Enzyme discovery may lead to lotion that heals radiation burns

Researchers from Ohio State University have figured out how the enzyme responsible for repairing tissues damaged by radiation does its work. Specifically, we're talking about the type of the radiation burns that we all get from time to time: sunburns, and this discovery could mean a lotion that doesn't just make sunburns feel better, but actually cures them.

You might not think of a sunburn as a radiation burn, but that's what it is. Ultraviolet radiation from the sun penetrates your skin and damages your DNA, leading to redness (as your body sends blood to try to repair the damage) and eventual cell death (your skin peels off). Most plants and some animals produce an enzyme called photolyase, which can repair DNA damage, but we humans are just out of luck.
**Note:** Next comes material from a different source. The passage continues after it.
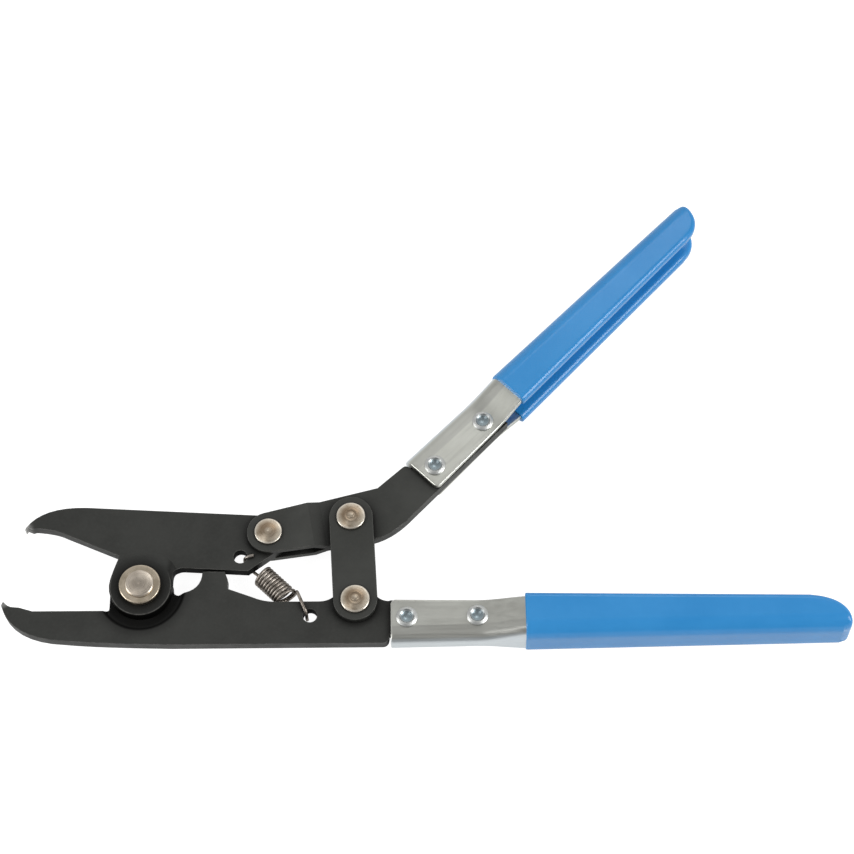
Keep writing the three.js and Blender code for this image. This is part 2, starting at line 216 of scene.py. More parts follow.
class Shader:
    """A node material built by short calls. Values may be numbers, colours or other sockets."""

    def __init__(self, name):
        self.material = bpy.data.materials.new(name)
        self.material.use_nodes = True
        self.tree = self.material.node_tree
        self.tree.nodes.clear()
        output = self.tree.nodes.new("ShaderNodeOutputMaterial")
        self.surface = self.tree.nodes.new("ShaderNodeBsdfPrincipled")
        self.tree.links.new(self.surface.outputs["BSDF"], output.inputs["Surface"])
        self.coordinates = self.add("ShaderNodeTexCoord", result="Object")

    def set(self, socket, value):
        if isinstance(value, bpy.types.NodeSocket):
            self.tree.links.new(value, socket)
        elif isinstance(value, tuple) and len(value) == 3 and socket.type == "RGBA":
            socket.default_value = (*value, 1)
        else:
            socket.default_value = value

    def add(self, kind, inputs=None, result=0, **settings):
        made = self.tree.nodes.new(kind)
        for key, value in settings.items():
            setattr(made, key, value)
        for key, value in (inputs or {}).items():
            self.set(made.inputs[key], value)
        return made.outputs[result]

    def principled(self, **values):
        for key, value in values.items():
            self.set(self.surface.inputs[key.replace("_", " ")], value)

    def math(self, operation, a, b=0.0, clamped=False):
        return self.add("ShaderNodeMath", {0: a, 1: b}, operation=operation, use_clamp=clamped)

    def noise(self, size, detail=3.0, rough=0.55, where=None):
        """Fractal noise from 0 to 1. size is the width of a patch, in millimetres."""
        where = self.coordinates if where is None else where
        inputs = {"Vector": where, "Scale": 1 / (size * MM), "Detail": detail, "Roughness": rough}
        return self.add("ShaderNodeTexNoise", inputs)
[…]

Luckily, our species has gotten rather good at using science to make up for our (many) shortcomings, and figuring out how photolyase works is just the most recent example.

Scientists at OSU used a laser to take extreme high-speed photography of photolyase doing what it does. We're talking exposure times measured in trillionths of a second, which is fast enough to track an electron as it moves around a molecule. On the molecular level, UV radiation smashes into atoms in DNA strands, causing those atoms to form accidental bonds with the atoms around them. These bonds cause errors when the DNA strand replicates, potentially causing mutations and sometimes cancer. The photolyase enzyme counters this by firing an electron at these accidental bonds, breaking them up and returning the DNA strand to normal.

Now that we know how it works, it may be possible to manufacture photolyase and use it in a lotion, where it wouldn't just treat the burn (like aloe), but would actually go in and break up those nasty little bonds, repairing your DNA itself and keeping you pain (and cancer) free.